The air has the faint smell of this morning’s new bread, baked in the range, mixed with the tang of the coal fire and the warmth of baking rice pudding…

For a while, I am lost in that memory, transported to a time and place when there is neither worry nor pain, where I am just an innocent child, and where everything around me speaks of love

When I opened my eyes, in spite of the odd tear on my cheek, I was smiling. The tension had left my body and the worries of the day had melted away, as if I had once more been held by my great-grandparents… which, in a way, I had.

I thought how acutely we experience life through our senses, even though we are so used to them that we pay them little attention most of the time. Yet the memory of those experiences stays deeply ingrained, so much so that a simple smell can call them up on the screen of the mind, so immersively and with such precision that we are there.

It is, I suppose, a kind of time travel. If we allow the sensory memory to meet the emotions, we can be once more with people, or in places, that we have loved. Even when they are no longer in this world.

I know what my great grandparents believed they would experience after death and I know what my own beliefs are…and that the two are very different, at least at first glance. I would say that none of us can know for certain what lies beyond that portal…but great-grandma did. She died on the table during one of her many operations… and what she saw beyond the veil was beautiful, even though she was told her work was not yet done. What she described was so far from her lifelong belief that it was utterly convincing… and it brought her back for another twenty years of living, loving and teaching the next four generations of her family.

She believed, as do I, that we are supposed to be here, learning and teaching within this world, experiencing all life’s gifts through the senses. Through memory and emotion, we can revisit the past, touch the ‘unreal’ and feel it as acutely as the present moment.

There is an ancient belief that while ever a name is spoken, the person to whom it belonged still has a place in the world. I believe that is also true of a love that is remembered. Everything my great grandmother saw beyond the veil, just like everything I ‘saw’ when I closed my eyes, spoke of love. Love once known is never lost or wasted, it lives within every fibre of our being, becoming part of who we are and who we can become… and my great grandma said that love never dies.

I believe her.

51 thought on “A sense of home”

  1. Wow – I’m salivating. I haven’t had rice pud in decades….I will have to make some here now too.. what a beautiful article Sue! I treasure my memories of grand parents too but you have reminded me to spend a bit more time with them. Thank you.

  2. A beautiful Post, Sue. I was not fortunate enough to know my great grandparents, nor my father’s mother, but the love my maternal grandparents gave me is with me still.
    They, too had definite ideas as to what lay beyond. I hope they met each other again. Their love was all encompassing.

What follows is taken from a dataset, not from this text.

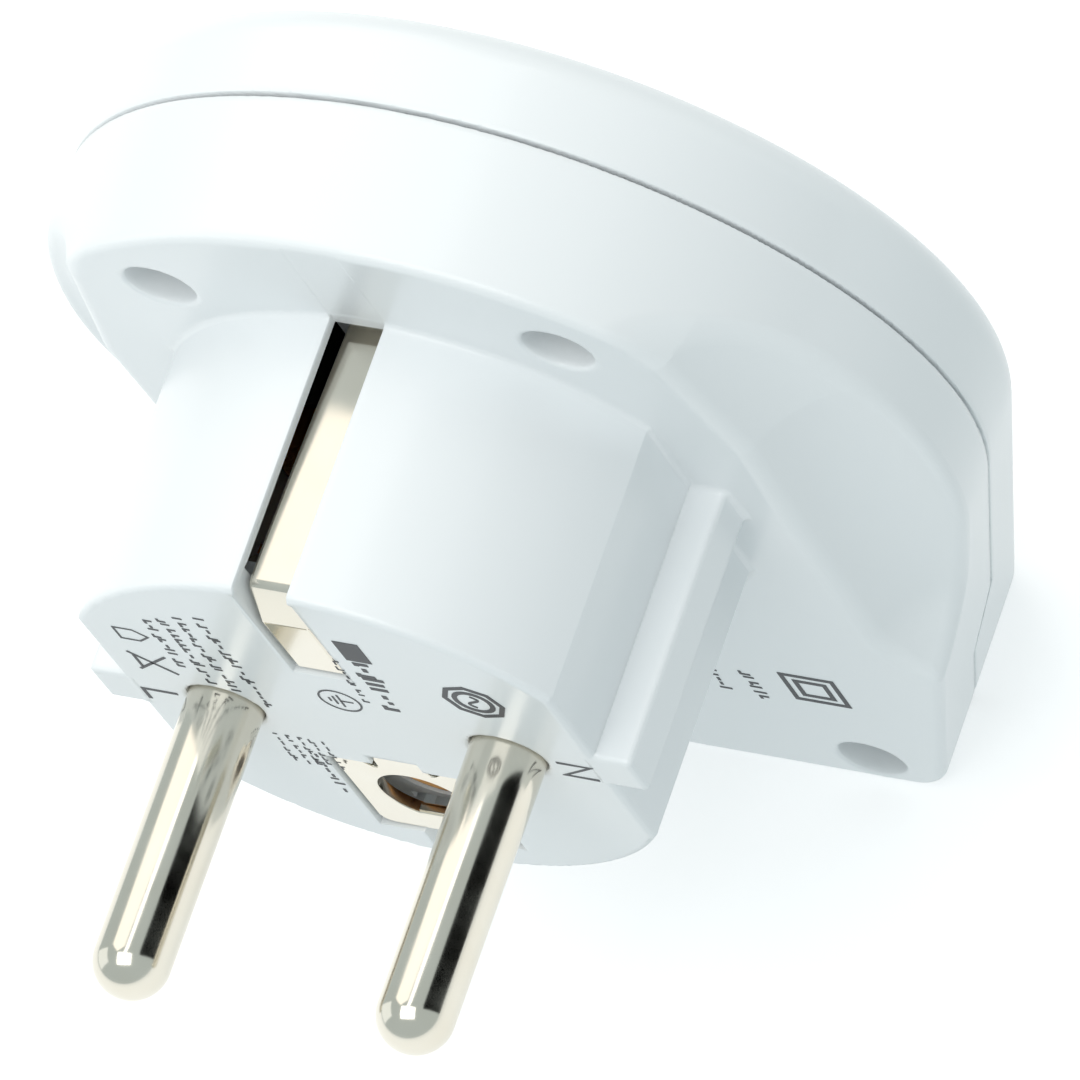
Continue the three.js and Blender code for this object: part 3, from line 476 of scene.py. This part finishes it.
def plated(name, colour, roughness, along=(1, 1, 1), depth=0.002):
    """Plated or rolled metal: fine drawn lines along one direction and slight patches of dullness."""
    made, nodes, links, shader = material(name)
    shader.inputs["Metallic"].default_value = 1.0
    place = nodes.new("ShaderNodeTexCoord")
    stretch = nodes.new("ShaderNodeMapping")
    stretch.inputs["Scale"].default_value = along
    lines = nodes.new("ShaderNodeTexNoise")
    lines.inputs["Scale"].default_value = 5200
    lines.inputs["Detail"].default_value = 3
    links.new(place.outputs["Object"], stretch.inputs["Vector"])
    links.new(stretch.outputs["Vector"], lines.inputs["Vector"])
    patches = noise(nodes, links, 320, 5)
    warm = tuple(c * f for c, f in zip(colour, (0.93, 0.9, 0.85)))
    links.new(tint(nodes, links, patches, warm, colour), shader.inputs["Base Color"])
    links.new(spread(nodes, links, patches, roughness * 0.75, roughness * 1.4), shader.inputs["Roughness"])
    bump(nodes, links, shader, lines.outputs["Fac"], 0.3, depth)
    return made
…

  3. I can imagine this scene so easily. My great-grandparents didn’t have anything of any value, nothing to polish, and their ‘treasures’ were a few old photos, scapulars, medals and statues of saints who were useful when you were looking for something you’d lost or had a sore throat. Their world was the same though, slow and loving and very sure about what they were here for, and where they were going.

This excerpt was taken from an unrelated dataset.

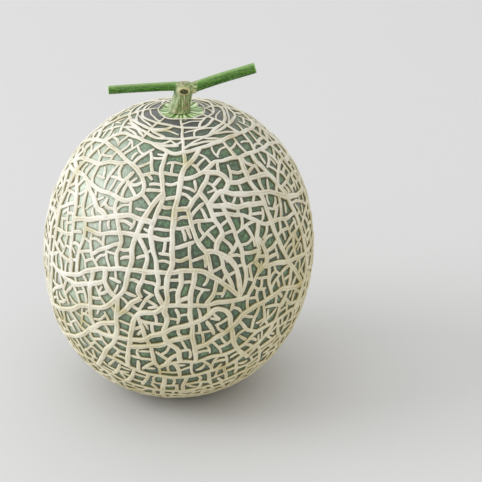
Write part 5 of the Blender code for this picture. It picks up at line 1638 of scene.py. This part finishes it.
def hair_tree():
    """Geometry Nodes that stand short spikes on the skin of the vine, but not on its cut ends."""
    tree, given = begin_tree("stem_hairs", [("Density", "Float", 1.9e6), ("Length", "Float", 0.0007),
                                            ("Thickness", "Float", 0.00004), ("Seed", "Int", 5),
                                            ("Ceiling", "Float", 1.0), ("Hair", "Material", None)])
    add = partial(add_node, tree)
    fresh = add("GeometryNodeInputNamedAttribute", {"data_type": "FLOAT"}, Name="cut")["Attribute"]
    height = add("ShaderNodeSeparateXYZ", Vector=add("GeometryNodeInputPosition")[0])["Z"]
    below = {"data_type": "FLOAT", "operation": "LESS_THAN"}
    skin, low = [add("FunctionNodeCompare", below, _0=value, _1=limit)[0]
                 for value, limit in ((fresh, 0.1), (height, given["Ceiling"]))]
    hairy = add("FunctionNodeBooleanMath", {"operation": "AND"}, _0=skin, _1=low)[0]
    points = add("GeometryNodeDistributePointsOnFaces", Mesh=given["Geometry"], Selection=hairy,
                 Density=given["Density"], Seed=given["Seed"])
    spike = add("GeometryNodeMeshCone", Vertices=3, Side_Segments=1, Fill_Segments=1, Radius_Top=0.0,
                Radius_Bottom=given["Thickness"], Depth=given["Length"])["Mesh"]
    tilt = add("FunctionNodeRandomValue", {"data_type": "FLOAT_VECTOR"}, _0=[-turn for turn in HAIR_TURN],
               _1=HAIR_TURN, Seed=given["Seed"])[0]
    turned = add("FunctionNodeRotateRotation", {"rotation_space": "LOCAL"}, Rotation=points["Rotation"],
                 Rotate_By=tilt)[0]
    size = add("FunctionNodeRandomValue", {"data_type": "FLOAT"}, _2=HAIR_SIZES[0], _3=HAIR_SIZES[1],
               Seed=given["Seed"])[1]
    stood = add("GeometryNodeInstanceOnPoints", Points=points["Points"], Instance=spike, Rotation=turned,
                Scale=size)["Instances"]
    return end_tree(tree, stood, given["Hair"])


hair_look = blank_material("vine_hair", Base_Color=linear("DDE4C8"), Roughness=0.5)[0]
hairs = made_by(hair_tree(), "stem_hairs", stem.data.copy(), Hair=hair_look, Ceiling=box_high[2] - LONGEST_HAIR)
print_triangles(hairs)
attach(hairs, "root")

# %% [markdown]
# The fruit stands on a plain pale floor in soft light that comes mostly from the left and above.
# A large lamp gives the soft edge of the shadow, and the pale surroundings fill the far side.

# %% Floor and light
FLOOR_SIZE = 6.0
LAMP_PLACE = Vector((-1.72, -0.2, 0.98))     # metres
LAMP_AIM = Vector((0, 0, 0.08))      # the middle of the fruit
LAMP_SIZE = 1.2                      # metres each way
LAMP_POWER = 16.0                    # watts
BRIGHT_SIDE = (-0.8, 0.2, 0.56)      # the direction in which the room is brightest


def floor_piece():
    """A square of pale floor under the fruit."""
    shape = bmesh.new()
    bmesh.ops.create_grid(shape, x_segments=1, y_segments=1, size=FLOOR_SIZE / 2)
    mesh = bpy.data.meshes.new("floor")
    shape.to_mesh(mesh)
    shape.free()
    mesh.materials.append(blank_material("pale_floor", Base_Color=linear("D0D0D1"), Roughness=0.9)[0])
    return in_scene("floor", mesh)


def aimed(name, data, place, way):
    """A lamp or camera at the place, turned to look along the way."""
    item = in_scene(name, data)
    item.location = place
    item.rotation_mode = "QUATERNION"
    item.rotation_quaternion = way.to_track_quat("-Z", "Y")
    return item


floor = floor_piece()

lamp = bpy.data.lights.new("window_left", "AREA")
lamp.size = LAMP_SIZE
lamp.energy = LAMP_POWER
aimed("window_left", lamp, LAMP_PLACE, LAMP_AIM - LAMP_PLACE)

world = bpy.data.worlds.new("pale_room")
world.use_nodes = True
add = partial(add_node, world.node_tree)
toward = add("ShaderNodeVectorMath", ALONG, _0=add("ShaderNodeTexCoord")["Generated"], _1=BRIGHT_SIDE)["Value"]
share = add("ShaderNodeMapRange", Value=toward, From_Min=-0.4)[0]
room_colour = add("ShaderNodeValToRGB", stops=[(0.0, "F6F3E8"), (0.5, "F4F4F2"), (1.0, "F1F3F7")],
                  Fac=share)["Color"]
glow = add("ShaderNodeMapRange", Value=share, To_Min=0.84, To_Max=1.3)[0]
plug(world.node_tree, world.node_tree.nodes["Background"], Color=room_colour, Strength=glow)
bpy.context.scene.world = world
bpy.context.scene.view_settings.view_transform = "Standard"
print("lamp of", LAMP_POWER, "W at", round(LAMP_PLACE.length, 2), "m")

# %% [markdown]
# The camera stands a metre and a quarter away and looks down at the fruit through a long lens.
# It is moved sideways and up, without turning, until the fruit lies where it does in the picture.

# %% Camera
IMAGE_SIDE = 482             # pixels each way
FOCAL_PIXELS = 2400.0        # a long lens, from the fit of the outline
EYE_HEIGHT_ANGLE = math.radians(27.0)
EYE_DISTANCE = 1251.0        # millimetres from the middle of the fruit
MIDDLE_PIXEL = (178.8, 245.5)        # where the middle of the fruit falls in the picture
SENSOR = 36.0
back = Vector((0.0, -math.cos(EYE_HEIGHT_ANGLE), math.sin(EYE_HEIGHT_ANGLE)))
up = Vector((0.0, math.sin(EYE_HEIGHT_ANGLE), math.cos(EYE_HEIGHT_ANGLE)))
right = Vector((1.0, 0.0, 0.0))
off_right = (IMAGE_SIDE / 2 - MIDDLE_PIXEL[0]) / FOCAL_PIXELS * EYE_DISTANCE
off_up = (MIDDLE_PIXEL[1] - IMAGE_SIDE / 2) / FOCAL_PIXELS * EYE_DISTANCE
middle = Vector((LEAN * FLAT_DROP, 0.0, FLAT_DROP))
camera_data = bpy.data.cameras.new("camera")
camera_data.sensor_width = SENSOR
camera_data.lens = SENSOR * FOCAL_PIXELS / IMAGE_SIDE
camera = aimed("camera", camera_data, (middle + back * EYE_DISTANCE + right * off_right + up * off_up) * MM, -back)
bpy.context.scene.camera = camera
print("camera", [round(v, 3) for v in camera.location], "lens", round(camera_data.lens, 1), "mm")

    1. It was a frugal existence by today’sstandards, but what they lacked in materieal luxuries they made up for in abunance with things of greater value that perhaps our modern world has lost.

  4. This is a beautiful post, Sue. The senses do bring back memories. Thank goodness you opened your cupboard to find the makings for rice pudding so you could savor the memories. And yes, your great grandmother was right. ❤️

  5. You were indeed fortunate to have known your great-grandparents as did I. We learn so much from the older generations. My favourite line, “Love once known is never lost or wasted”. I feel that way too. This was a very special post. I hope you enjoyed your rice pudding and all the special memories it evokes. Happy Sunday.

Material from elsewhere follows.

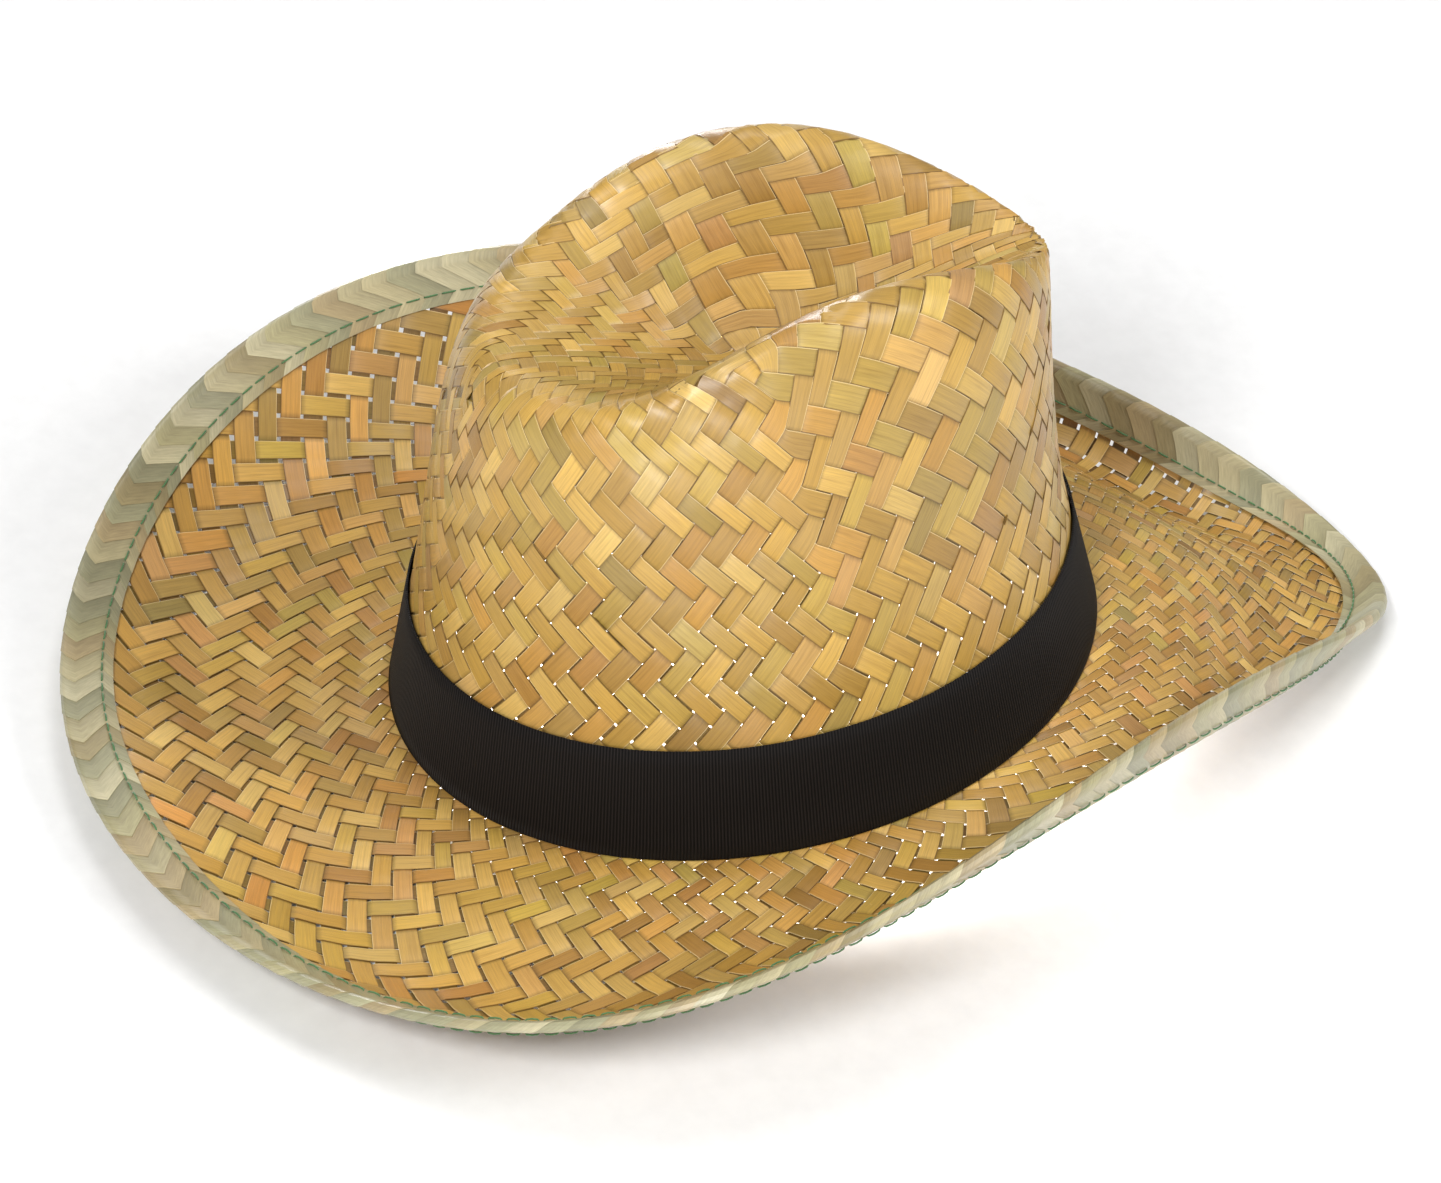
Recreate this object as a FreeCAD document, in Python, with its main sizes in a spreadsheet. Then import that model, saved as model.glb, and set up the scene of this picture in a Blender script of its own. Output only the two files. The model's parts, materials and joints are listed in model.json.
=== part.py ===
# A straw cowboy hat: woven crown and brim, bound and wired brim edge, ribbon and sweatband.
# The hat is drawn about its head line, front toward -Y, then leaned back to how it rests.
import FreeCAD, Part
import Sketcher
import math
import os

doc = FreeCAD.newDocument("StrawHat")

# ---- driving dimensions, in millimetres and degrees ----

headSizes = {
    "head_length": 202, "head_width": 165,
    "weave_thickness": 1.6, "seam_gap": 0.1,
    "dent_along": -2, "dent_floor": 104,
    "side_hold": 0.45, "shoulder_hold": 0.54, "side_pinch": 5, "pinch_spread": 0.12,
    "root_hold": 0.6, "edge_hold": 0.5,
}
edgeSizes = {
    "binding_width": 12.5, "braid_thickness": 1.0, "binding_gap": 0.1,
    "wire_diameter": 1.2,
    "ferrule_wall": 0.2, "ferrule_length": 18, "ferrule_gap": 0.05,
    "thread_diameter": 0.5, "stitch_inset": 9, "stitch_gap": 0.05, "stitch_count": 216,
    "stitch_fill": 0.8,
}
bandSizes = {
    "band_height": 34.5, "band_lean": 7, "ribbon_thickness": 0.7, "ribbon_gap": 0.2,
    "ribbon_lap": 26, "glue_height": 7, "glue_length": 30, "glue_drop": 1.5, "glue_skin": 0.02,
    "sweatband_height": 30, "sweatband_thickness": 1.4, "sweatband_gap": 0.2, "sweatband_seam": 4,
    "sweatband_stitches": 120,
    "label_width": 20, "label_height": 14, "label_thickness": 0.5, "label_gap": 0.3,
    "label_corner": 2,
}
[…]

  6. A beautiful story, Sue, your great grandparents sound wonderful. I never knew either of my mother’s parents but I knew both of my dad’s and I have fond memories of them both. In retrospect, I think I was the favourite grandchild because I was quiet and self contained and very artistic. Granny Joan was an artist and she loved teaching me how to make things.

    1. I was fortunate to have known all my grandparents and most of my great granparents… and the things I learned from them are very much a part of me still.

  7. A lovely post Sue, full of such wonderful memories.
    When I used to take Mum up to the Crem after my Dad died, we would sit under the tree where his ashes were scattered and just think about the man we both loved as a husband and father. I took her on his birthday, their anniversary, Father’s day and the anniversary of his passing and whenever else she wanted to go. After we left the area and she came up for holidays, we’d take her to light candles or walks in the woods. I see many simple things and think of them both. Always in my heart, never forgotten, as are memories of my great grandparents when they came for holidays when I was a child.

  8. I never knew my great grandmothers. One died when my grandmother was in 6th grade. My dad’s grandmother died when I was an infant. But I have similar memories of my grandmothers. This is a lovely story, Sue. 💕

    1. I reemember vividly one great gradmother’s deathbed… as clearly as if I was watching a movie, though I was very young. This one, bless her, lived long enough for my own sons to know her.

  9. We just heard yesterday that we will become great-grandparents, again, sometime around September. 🙂 … I love the continuity of generations. 🙂

  10. What beautiful, beautiful memories, Sue, that being back all the senses. I didn’t know my great grandmother but my grandmother gave me similar remembrances. Ah, the prune-filled doughnuts!